Malgré tout, Constantine chante, fait la fête. Pas moins de trois festivals en 2 mois. Des expositions dans une des salles de Khalifa, la Maison de la Culture. Des spectacles au théâtre avec Salim Fergani et d’autres artistes, y compris irakien joueur de luth de génie : Nassir Shamma. Aujourd’hui on ose même des projections de film comme celle de « Viva l’Aldgérie » de Moknèche. Quel bonheur quand on pense que les barbus voulaient éradiquer le septième art du territoire algérien ! Il a même pu profiter d’un salon de l’Artisan d’Art qui se tenait à Malek Haddad, superbe complexe culturel qui a aussi accueilli un festival de Jazz particulièrement riche. Il a eu la chance d’y découvrir le groupe « Ahl El Beit » qui réalisait sa première scène et qui n’a toujours pas enregistré. Ce jazz fusion, métissé avec toutes les couleurs de la musique algérienne : un vrai régal !

Elle chante et elle joue cette belle musique constantinoise, le Malouf, par l’intermédiaire de ses associations qui font vivre cette musique académique, une des marques de reconnaissance de Ksentina, mais aussi une marque de noblesse. Il a pu entendre, pendant de longues heures, sans avoir épuisé le sujet, de nombreuses associations comme Icshbilia, Maqam, Bestandjia, Mouhibi El Fen, L’Étoile de Cordoba, etc… Il a rencontré les grands maîtres du Malouf qui mettent leur savoir à la disposition des jeunes : Cheikh Darsouni, impressionnant d’autorité et de savoir, Cheikh Bentobal, gardien de la musique nationale algérienne et véritable guide des jeunes enfants qui fréquentent Bestandjia et Cheikh Toumi, 98 ans qui reste passionnant dans ses récits et sa profession de foi sur la musique Malouf.

La jeune génération du Malouf est là et bien là, prête à prendre le relais et à permettre à cette magnifique musique savante de vivre des millénaires encore.
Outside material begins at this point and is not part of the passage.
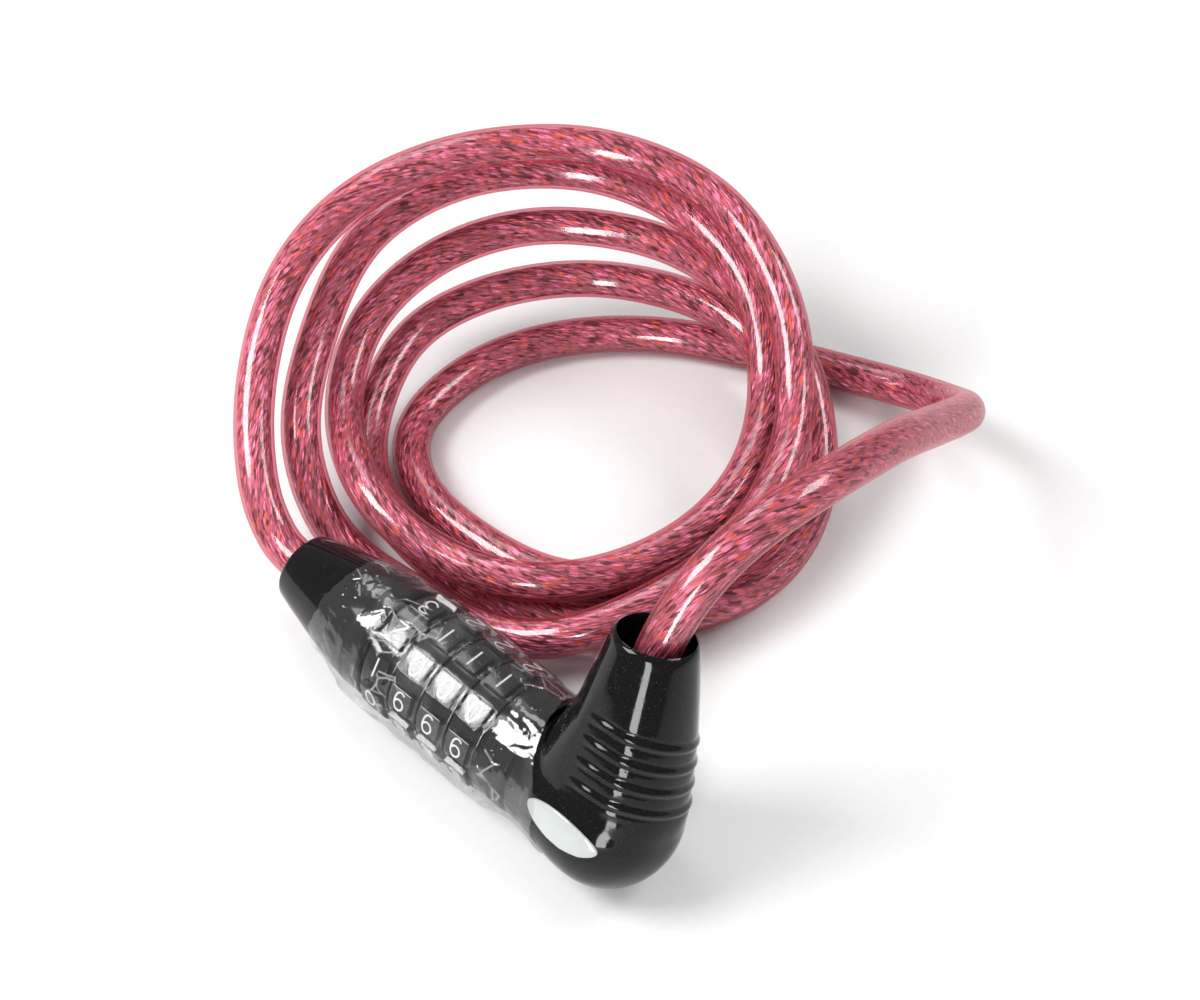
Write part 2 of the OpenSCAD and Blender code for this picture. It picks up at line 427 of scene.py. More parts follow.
@dataclass(frozen=True)
class ClearFilm:
    """Clear shrunk film: nearly invisible where smooth, milky along a few creases, with a hard gloss."""

    name: str = "clear_film"

    def make(self) -> bpy.types.Material:
        """Builds the material."""
        tree = FinishTree(self.name)
        creases = tree.node(
            "ShaderNodeTexVoronoi",
            {"feature": "DISTANCE_TO_EDGE"},
            {"Vector": tree.stretched((0.7, 1.0, 1.0)), "Scale": 260.0, "Randomness": 1.0},
        )
        line = (1.0 - creases * 22.0).clipped() * (tree.grain(110, 2) > 0.57)
        bubbles = tree.cells(tree.place(), 560.0)
        blister = (1.0 - bubbles * 3.0).clipped() * (tree.grain(150, 1) > 0.6)
        height = 0.8 * tree.grain(330, 3, 0.6) + 0.5 * line + 0.9 * blister
        bent = tree.relief(height, 0.00016, 0.9)
        clear = tree.node("ShaderNodeBsdfTransparent", {}, {"Color": (0.965, 0.965, 0.965)})
        milky = tree.node(
            "ShaderNodeBsdfPrincipled", {}, {"Base Color": (0.8, 0.8, 0.8), "Roughness": 0.45, "Normal": bent}
        )
        haze = 0.006 + 0.16 * line + 0.16 * (tree.grain(80, 3) - 0.55).clipped()
        gloss = tree.node("ShaderNodeBsdfGlossy", {}, {"Roughness": 0.05, "Normal": bent})
        middle = tree.node("ShaderNodeSeparateXYZ", {}, {0: tree.place()}) - FRAME_SHIFT.x * MM
        ends = ((middle.maths("ABSOLUTE", middle) - 0.0148) * 600.0).clipped()
        under = tree.node("ShaderNodeMixShader", {}, {0: haze, 1: clear, 2: milky})
        return tree.close(tree.glossed(under, gloss, 0.01 + 0.035 * ends + 0.03 * line, 0.6))


@dataclass(frozen=True)
class PinkSleeve:
    """Clear pink sleeve of the cable: tints what is behind it and keeps a sharp gloss."""

    name: str = "pink_sleeve"
    tint: Colour = (0.94, 0.53, 0.60)
    body: Colour = (0.50, 0.07, 0.12)

    def make(self) -> bpy.types.Material:
        """Builds the material."""
        tree = FinishTree(self.name)
        ripple = tree.grain(420, 2)
        bent = tree.relief(ripple, 0.00006, 0.6)
        tint = tree.node("ShaderNodeBsdfTransparent", {}, {"Color": self.tint})
        body = tree.node(
            "ShaderNodeBsdfPrincipled",
            {},
            {"Base Color": tree.mixed(tree.grain(150, 2), self.body, (0.58, 0.12, 0.10)), "Roughness": 0.5},
        )
        rim = tree.node("ShaderNodeLayerWeight", {}, {"Blend": 0.5}, output="Facing")
        share = (0.04 + 0.7 * rim**3.0).clipped()
        gloss = tree.node("ShaderNodeBsdfGlossy", {}, {"Roughness": 0.13, "Normal": bent})
        under = tree.node("ShaderNodeMixShader", {}, {0: share, 1: tint, 2: body})
        return tree.close(tree.glossed(under, gloss, 0.06, 0.35))


@dataclass(frozen=True)
class RopeWire:
    """Bright twisted wires with painted lilac and warm glints and painted shade between the strands, all in
    the base colour.
    """

    name: str = "rope_wire"
    wires: float = 3.0
    drift: float = 2.6

    def make(self) -> bpy.types.Material:
        """Builds the material."""
        tree = FinishTree(self.name)
        lay = tree.node("ShaderNodeUVMap", {"uv_map": "lay"})
        split = tree.node("ShaderNodeSeparateXYZ", {}, {0: lay})
        along = Value(tree, split.socket.node.outputs["Y"])
        across = tree.node("ShaderNodeMath", {"operation": "FRACT"}, {0: split})
        wobble = tree.grain(300, 2)
        phase = across * (2 * math.pi * self.wires) + along * (2 * math.pi / self.drift) + 2.5 * wobble
        wire = (phase.sine() * 0.5 + 0.5) ** 1.5
        dashes = tree.node(
            "ShaderNodeCombineXYZ",
            {},
            {0: split * 3.8 + along * 0.08 + 0.3 * wobble, 1: along * 0.56 + 0.5 * wobble, 2: 0.0},
        )
        cell = tree.cells(dashes, 1.0, 0.8)
        body = (1.0 - cell * 1.25).clipped()
        pick = tree.node("ShaderNodeSeparateColor", {}, {0: Value(tree, cell.socket.node.outputs["Color"])})
        other = Value(tree, pick.socket.node.outputs["Green"])
        rose = tree.mixed(other, (0.42, 0.27, 0.29), (0.74, 0.52, 0.62))
        # painted highlight: lilac and warm glints on some wire dashes are painted into the base colour
        lilac_painted_glint = tree.mixed(((pick - 0.70) * 12.0).clipped(), rose, (0.98, 0.74, 1.0))
        warm_painted_glint = tree.mixed(((pick - 0.88) * 14.0).clipped(), lilac_painted_glint, (0.88, 0.38, 0.18))
        # painted shade: dark dashes and darker dash edges stand for the shade in the gaps between strands
        gap_painted_shade = ((0.2 - pick) * 12.0).clipped()
        shade = (gap_painted_shade + (0.6 - body).clipped() * (0.4 + 1.2 * other)).clipped()
        tone = tree.mixed(shade, warm_painted_glint, (0.10, 0.06, 0.045))
        glint = (wire * body * (1.0 - gap_painted_shade) * 1.3).clipped()
        return tree.surface(
            Base_Color=tone,
            Metallic=0.25 + 0.5 * glint,
            Roughness=0.45 - 0.2 * glint,
            Normal=tree.relief(wire * 0.5 + body * 0.6, 0.0002, 0.9),
        )


@dataclass(frozen=True)
class TurnedMetal:
    """Metal with fine turning marks and a little staining."""

    name: str
    tone: Colour
    stain: Colour
    rough: float = 0.28

    def make(self) -> bpy.types.Material:
        """Builds the material."""
        tree = FinishTree(self.name)
        marks = tree.grain(1500, 2, at=tree.stretched((6.0, 0.6, 0.6)))
        cloud = tree.grain(160, 3)
        return tree.surface(
            Base_Color=tree.mixed((cloud - 0.35).clipped(), self.tone, self.stain),
            Metallic=1.0,
            Roughness=self.rough + 0.15 * marks,
            Normal=tree.relief(marks, 0.00002, 0.7),
        )


@dataclass(frozen=True)
class StudioPaper:
    """Matt white paper that the lock lies on."""

    name: str = "studio_paper"

    def make(self) -> bpy.types.Material:
        """Builds the material."""
        tree = FinishTree(self.name)
        fibre = tree.grain(600, 3)
        return tree.surface(
            Base_Color=tree.mixed(fibre, (0.68, 0.68, 0.68), (0.72, 0.72, 0.72)),
            Roughness=0.8 + 0.1 * fibre,
            Specular_IOR_Level=0.1,
        )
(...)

Il est rassuré sur la survivance de cet art qui, jusqu’à présent, s’est transmis de génération en génération par la voie orale. Rassuré, car des musiciens, des musicologues pensent à laisser des traces écrites, sans rien enlever à la pureté de cette musique. C’est ainsi que Maqam organise pour la troisième année un forum sur le Malouf, en septembre prochain. C’est ainsi que d’autres pensent à laisser sur « galettes » des enregistrements inédits ou à transcrire les poésies qui accompagnent la musique et mieux encore, à mettre sur des portées les noubates qui existent encore. Important si on réalise que 12 sur 24 ont disparu, au fil du temps…

Il a aussi été très impressionné par la soif de savoir et d’apprendre de la jeunesse qu’elle soit à l’école ou à l’université. Lorsque l’on pénètre sur le campus de l’université de Mentouri, on entre dans une véritable ville : 12 campus universitaires pour 8 facultés, 51 981 étudiants pour 1954 enseignants. Il est surprenant, pour un occidental d’y voir des étudiants studieux, sachant allier discussions et travail qui respectent les locaux et le matériel mis en commun. On se sent porté par une atmosphère saine, calme, dans un environnement pourtant chargé. Les rapports avec les professeurs sont très simples et marqués par le respect. Quant au rapport entre les enseignants et la hiérarchie, on est très loin des phénomènes de pouvoir que nous connaissons bien, trop bien.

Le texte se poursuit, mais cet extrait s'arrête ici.